[Saved entries]
*****
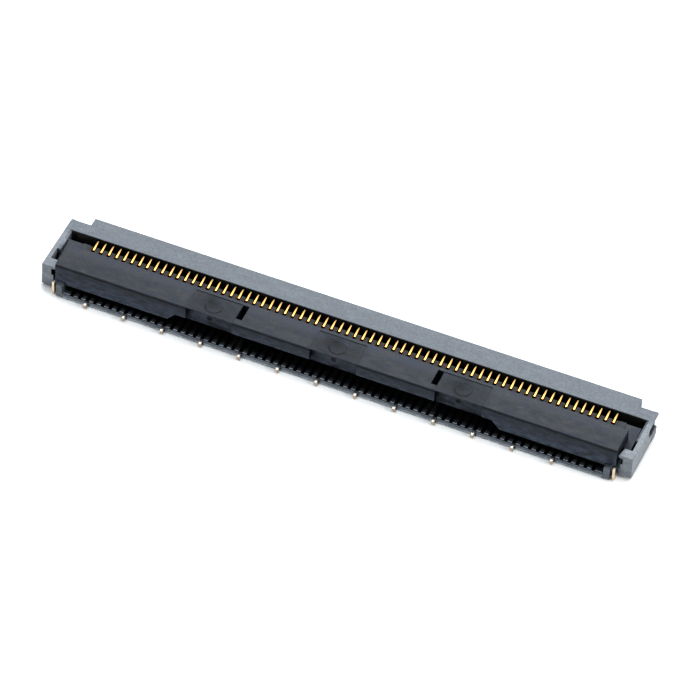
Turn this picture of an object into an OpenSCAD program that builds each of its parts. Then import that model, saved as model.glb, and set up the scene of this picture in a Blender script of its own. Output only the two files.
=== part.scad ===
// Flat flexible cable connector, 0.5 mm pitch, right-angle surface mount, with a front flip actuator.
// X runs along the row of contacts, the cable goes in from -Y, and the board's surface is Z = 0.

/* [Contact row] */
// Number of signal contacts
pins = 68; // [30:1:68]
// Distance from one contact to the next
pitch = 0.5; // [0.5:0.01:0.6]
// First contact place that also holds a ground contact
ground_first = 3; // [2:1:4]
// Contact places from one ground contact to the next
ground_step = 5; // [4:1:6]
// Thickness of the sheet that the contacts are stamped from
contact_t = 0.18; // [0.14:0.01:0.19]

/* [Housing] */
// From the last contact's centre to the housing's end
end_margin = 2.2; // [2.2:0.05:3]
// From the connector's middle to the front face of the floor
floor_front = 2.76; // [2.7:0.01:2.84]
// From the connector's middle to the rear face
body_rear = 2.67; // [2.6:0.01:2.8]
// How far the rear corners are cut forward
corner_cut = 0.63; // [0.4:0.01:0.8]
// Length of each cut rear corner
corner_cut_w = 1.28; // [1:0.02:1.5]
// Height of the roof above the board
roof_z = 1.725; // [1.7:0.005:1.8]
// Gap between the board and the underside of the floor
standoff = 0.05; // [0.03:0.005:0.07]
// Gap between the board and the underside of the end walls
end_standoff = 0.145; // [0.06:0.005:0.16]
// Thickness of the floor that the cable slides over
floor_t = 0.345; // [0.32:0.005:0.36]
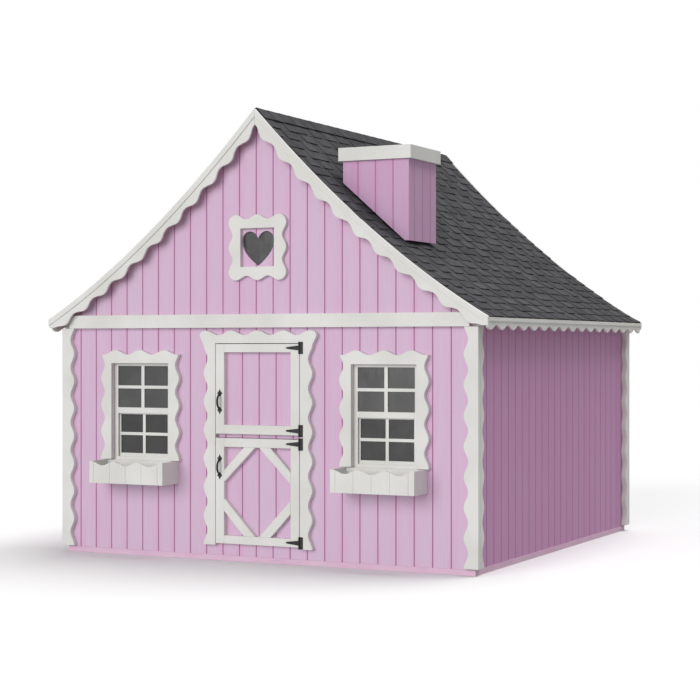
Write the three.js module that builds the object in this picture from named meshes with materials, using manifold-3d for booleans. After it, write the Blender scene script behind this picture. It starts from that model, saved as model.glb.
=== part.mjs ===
*****
Aim of the task
Copy out all of the records above with nothing altered.

Solution for this exercise
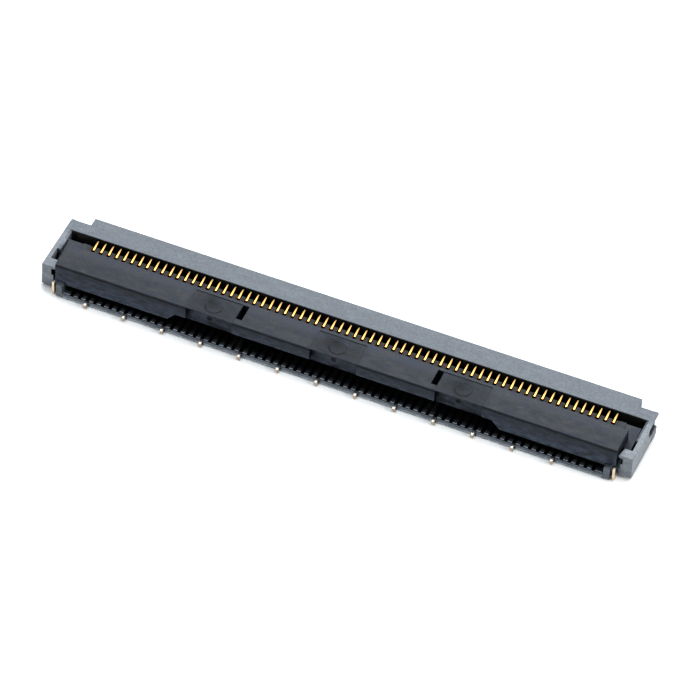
Turn this picture of an object into an OpenSCAD program that builds each of its parts. Then import that model, saved as model.glb, and set up the scene of this picture in a Blender script of its own. Output only the two files.
=== part.scad ===
// Flat flexible cable connector, 0.5 mm pitch, right-angle surface mount, with a front flip actuator.
// X runs along the row of contacts, the cable goes in from -Y, and the board's surface is Z = 0.

/* [Contact row] */
// Number of signal contacts
pins = 68; // [30:1:68]
// Distance from one contact to the next
pitch = 0.5; // [0.5:0.01:0.6]
// First contact place that also holds a ground contact
ground_first = 3; // [2:1:4]
// Contact places from one ground contact to the next
ground_step = 5; // [4:1:6]
// Thickness of the sheet that the contacts are stamped from
contact_t = 0.18; // [0.14:0.01:0.19]

/* [Housing] */
// From the last contact's centre to the housing's end
end_margin = 2.2; // [2.2:0.05:3]
// From the connector's middle to the front face of the floor
floor_front = 2.76; // [2.7:0.01:2.84]
// From the connector's middle to the rear face
body_rear = 2.67; // [2.6:0.01:2.8]
// How far the rear corners are cut forward
corner_cut = 0.63; // [0.4:0.01:0.8]
// Length of each cut rear corner
corner_cut_w = 1.28; // [1:0.02:1.5]
// Height of the roof above the board
roof_z = 1.725; // [1.7:0.005:1.8]
// Gap between the board and the underside of the floor
standoff = 0.05; // [0.03:0.005:0.07]
// Gap between the board and the underside of the end walls
end_standoff = 0.145; // [0.06:0.005:0.16]
// Thickness of the floor that the cable slides over
floor_t = 0.345; // [0.32:0.005:0.36]
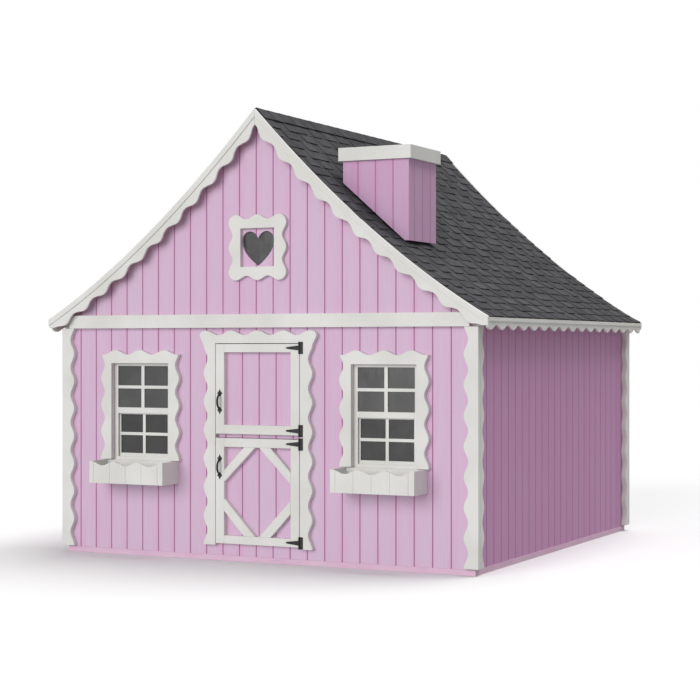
Write the three.js module that builds the object in this picture from named meshes with materials, using manifold-3d for booleans. After it, write the Blender scene script behind this picture. It starts from that model, saved as model.glb.
=== part.mjs ===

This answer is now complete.